As there are as many principal components as there are variables in the data, principal components are constructed in such a manner that the first principal component accounts for the largest possible variance in the data set. For example, let's assume that the scatter plot of our data set is as shown below, can we guess the first principal component? Yes, it's approximately the line that matches the purple marks because it goes through the origin and it's the line in which the projection of the points (red dots) is the most spread out. Or mathematically speaking, it's th eline that maximizes the variance (the average of the squared distances from the projected points (red dots) to the origin). 

![image.png](attachment:image.png)

The second principal component is calculated the same way, with the condition that it is uncorrelated with (i.e. perpendicular to) the first principal component and that it accounts for the next highest variance.
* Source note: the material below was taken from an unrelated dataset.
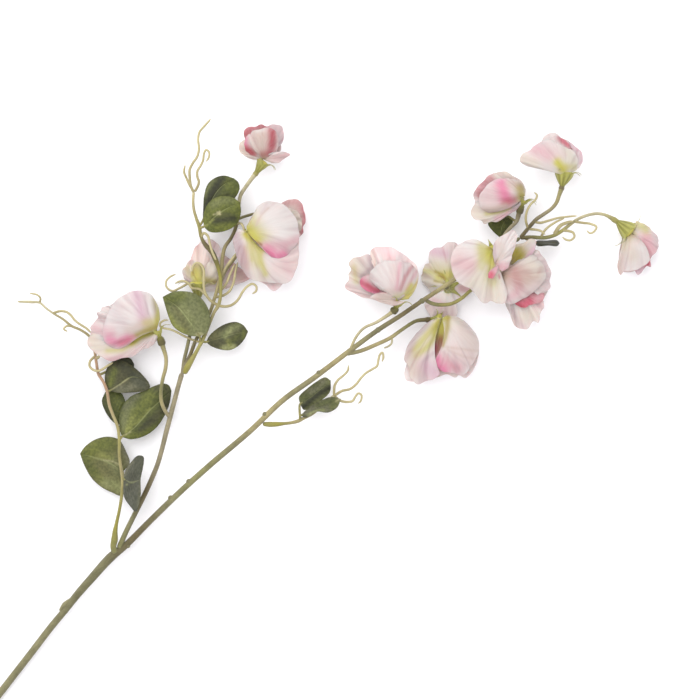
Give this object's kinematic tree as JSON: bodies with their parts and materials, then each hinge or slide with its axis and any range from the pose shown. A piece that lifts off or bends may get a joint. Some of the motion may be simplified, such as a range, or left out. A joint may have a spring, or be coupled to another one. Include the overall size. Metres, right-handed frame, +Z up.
{
  "type": "sweet pea flower",
  "caption": "Branching cut spray of sweet pea with frilled pale pink blooms, small oval leaves and curling tendrils, lying flat.",
  "frame": {"origin": "middle of the base of the bounding box, on the table", "axes": "+Z up from the table; +X along the longer side of the spray, towards its blooming tip; +Y across it, towards the side branch; the cut end of the stem points to -X and -Y"},
  "size_m": [0.4501, 0.4084, 0.04],
  "materials": {
    "stem": "olive grey, lightly ribbed and dull",
    "twig": "pale straw olive, dull",
    "leaf": "matt grey green with a paler midrib and veins",
    "calyx": "yellow green, satin",
    "petal": "near white with a pink blush, thin and pleated"
  },
  "bodies": {
    "root": {"main_stem": "stem", "side_stem": "stem", "twig_a": "twig", "twig_b": "twig", "twig_c": "twig", "bloom_01_petals": "petal", "bloom_02_petals": "petal", "bloom_03_petals": "petal", "bloom_04_petals": "petal", "bloom_05_petals": "petal", "bloom_06_petals": "petal", "bloom_07_petals": "petal", "bloom_08_petals": "petal", "bloom_09_petals": "petal", "bloom_10_petals": "petal", "bloom_11_petals": "petal", "bloom_12_petals": "petal", "bloom_13_petals": "petal", "bloom_01_calyx": "calyx", "bloom_02_calyx": "calyx", "bloom_03_calyx": "calyx", "bloom_04_calyx": "calyx", "bloom_05_calyx": "calyx", "bloom_06_calyx": "calyx", "bloom_07_calyx": "calyx", "bloom_08_calyx": "calyx", "bloom_09_calyx": "calyx", "bloom_10_calyx": "calyx", "bloom_11_calyx": "calyx", "bloom_12_calyx": "calyx", "bloom_13_calyx": "calyx", "leaf_a1": "leaf", "leaf_a2": "leaf", "leaf_a3": "leaf", "leaf_a4": "leaf", "leaf_a5": "leaf", "leaf_a6": "leaf", "leaf_b1": "leaf", "leaf_b2": "leaf", "leaf_b3": "leaf", "leaf_b4": "leaf", "leaf_c1": "leaf", "leaf_c2": "leaf", "leaf_d1": "leaf", "leaf_d2": "leaf"}
  },
  "joints": []
}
This continues until a total of p principal components have been calculated, equal to the number of original variables. Now that we understand what we mean by principal components, let's go back to eigenvectors and eigenvalues. What you firstly need to know about them is that they always come in pairs, so that every eigenvector has an eigenvalue. And their number is equal to the number of dimensions of the data. For example, for a 3-dimensional data set, there are 3 variables, therefore there are 3 eigenvectors with 3 corresponding eigenvalues. Without further ado, it is eigenvectors and eigenvalues who are behind all the magic explained above, because the eigenvectors of the Covariance matrix are actually _the directions of the axes where there is the most variance_ (most information) and that we call principal components. And eigenvalues are simply the coefficients attached to eigenvectors, which give the _amount of variance carried in each Principal Component_. By ranking your eigenvectors in order of their eigenvalues, highest to lowest, you get the principal components in order of significance.